UA Engineers Win Patent for Protein-Based Electronic Circuits
The bioengineering breakthrough patented by researchers at the UA College of Engineering is used to build microscopic wiring circuits made of copper insulated by proteins.
Through a combination of biological processes and electroless copper deposition, the research team has created tiny wires based on proteins called microtubules, aka MTs. These tubes have an inner diameter of 15 nanometers and an outer diameter of 25 nanometers, and can grow to lengths of several micrometers. Red blood cells have a diameter of about 8 micrometers, a distance in which 320 MTs could be lined up side-to-side.
The key component of this patent (US 7,862,652 B2) is the ability to deposit copper inside the non-conducting MTs to make tiny insulated wires, said Pierre Deymier, a professor of materials science and engineering and one of the UA faculty who invented the process. Deymier is also director of the School of Sustainable Engineered Systems. Co-inventors include Ian Jongewaard, James Hoying, Roberto Guzman and Srini Raghavan.
In nature, MTs segregate DNA and chromosomes in a dividing cell. During mitosis (cell division) MTs grow and shrink, appear and disappear, as they are needed. They start forming from a seed protein called a gamma tubulin, Deymier explained.
The researchers print gamma tubulins on circuit points where they want wires to start, and print specific peptides on the wires' destinations. Peptides are strands of amino acids, the building blocks of proteins. Multiple tubules grow, but only some attach. When all the connections are complete, the solution in which the MTs are growing is changed, and those that aren't attached disappear.

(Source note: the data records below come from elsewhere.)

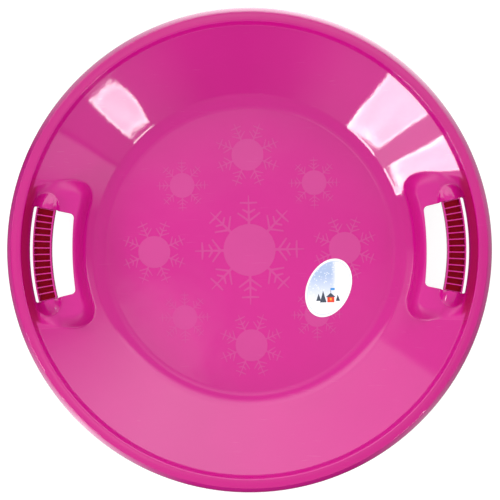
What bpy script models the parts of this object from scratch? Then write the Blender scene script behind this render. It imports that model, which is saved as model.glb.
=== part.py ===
"""Round saucer sled with two ribbed hand grips.

Metres, +Z up. The origin is on the floor, under the middle of the dish. X runs through
both hand grips, and the oval label lies in the +X, -Y quarter of the floor.
"""

import math

import bmesh
import bpy
from mathutils import Matrix, Vector

# Pan: one moulded wall, drawn as its upper surface
SLED_RADIUS = 0.300
SLED_HEIGHT = 0.080
WALL = 0.0022
FLOOR_RADIUS = 0.186
FLOOR_FILLET = 0.018
SKIRT_DROP = 0.016
SKIRT_FLARE = 0.0075
RIM_WIDTH = 0.0111
RIM_FILLET = 0.0032
STEP_RISE = 0.010
STEP_RUN = 0.0034
STEP_FILLET = 0.0025

# Shelves: a raised, rounded pad round each hand hole
SHELF_DROP = 0.024
SHELF_TILT = math.radians(16.0)
SHELF_END_MARGIN = 0.037
SHELF_INNER_MARGIN = 0.0117
SHELF_INNER_CORNER = 0.050
SHELF_INNER_RUN = 0.014
SHELF_OUTER_CORNER = 0.016
SHELF_OUTER_RUN = 0.007

# Troughs: a valley between each shelf and the rim, with a steep outer wall
TROUGH_DROP = 0.022
TROUGH_WIDTH = 0.019
TROUGH_FLOOR_WIDTH = 0.007
TROUGH_END_MARGIN = 0.041
TROUGH_END_RUN = 0.014
TROUGH_WALL_RUN = 0.0044

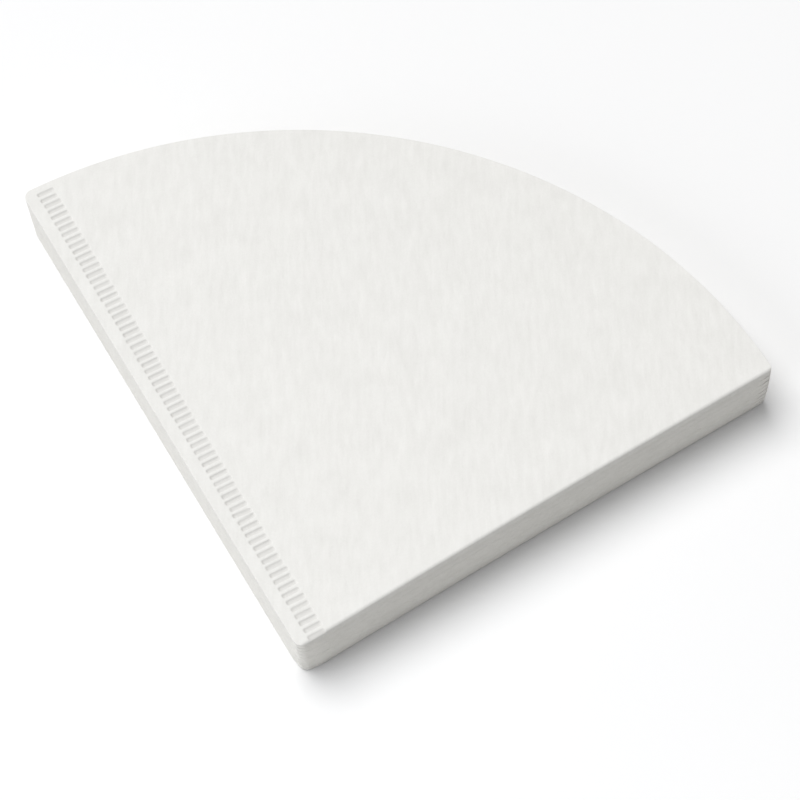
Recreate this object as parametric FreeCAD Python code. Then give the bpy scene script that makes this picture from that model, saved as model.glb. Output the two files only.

Next, the remaining MTs are bathed in a copper salt solution. "The key is to metalize the inside of the microtubules before the outside," Deymier said. An amino acid called histidine, which has a strong affinity for copper, forms naturally inside the tubules, and the metallization process starts there. By properly timing the copper salt cycle, copper forms only inside the MTs, resulting in tiny insulated wires. One of the key breakthroughs was finding a biologically benign deposition process that wouldn't harm MT function or structure. This process was developed by professor Srini Rahavan and his students in the department of materials science and engineering.
Traditional semiconductor manufacturing technologies are hitting limits in their push for ever-smaller chip features. Biological assembly -- growth from the bottom up that mimics the way living organisms are created -- offers the processes and control needed to form structures from atoms and molecules, Deymier said. These bottom-up technologies promise to be far less expensive, he added. MT-based nanowires are naturally insulated, giving designers more freedom to run wires across one another, something that can't be done with the uninsulated circuit traces found in current chip-printing techniques, such as photolithography.
In addition to their use in connecting molecule-size circuit elements, MT-based nanowires might be used to extract current from solar cells that mimic photosynthesis, Deymier said. These plant-like photo cells include light-sensitive plant proteins that capture photons and produce electrons. Nanowires could be used to channel these electrons to the outside world.
The next step is to apply this nanowire research to devices and manufacturing processes. "We would be happy to see people license this technology to develop microchip manufacturing processes or any other related processes," Deymier said.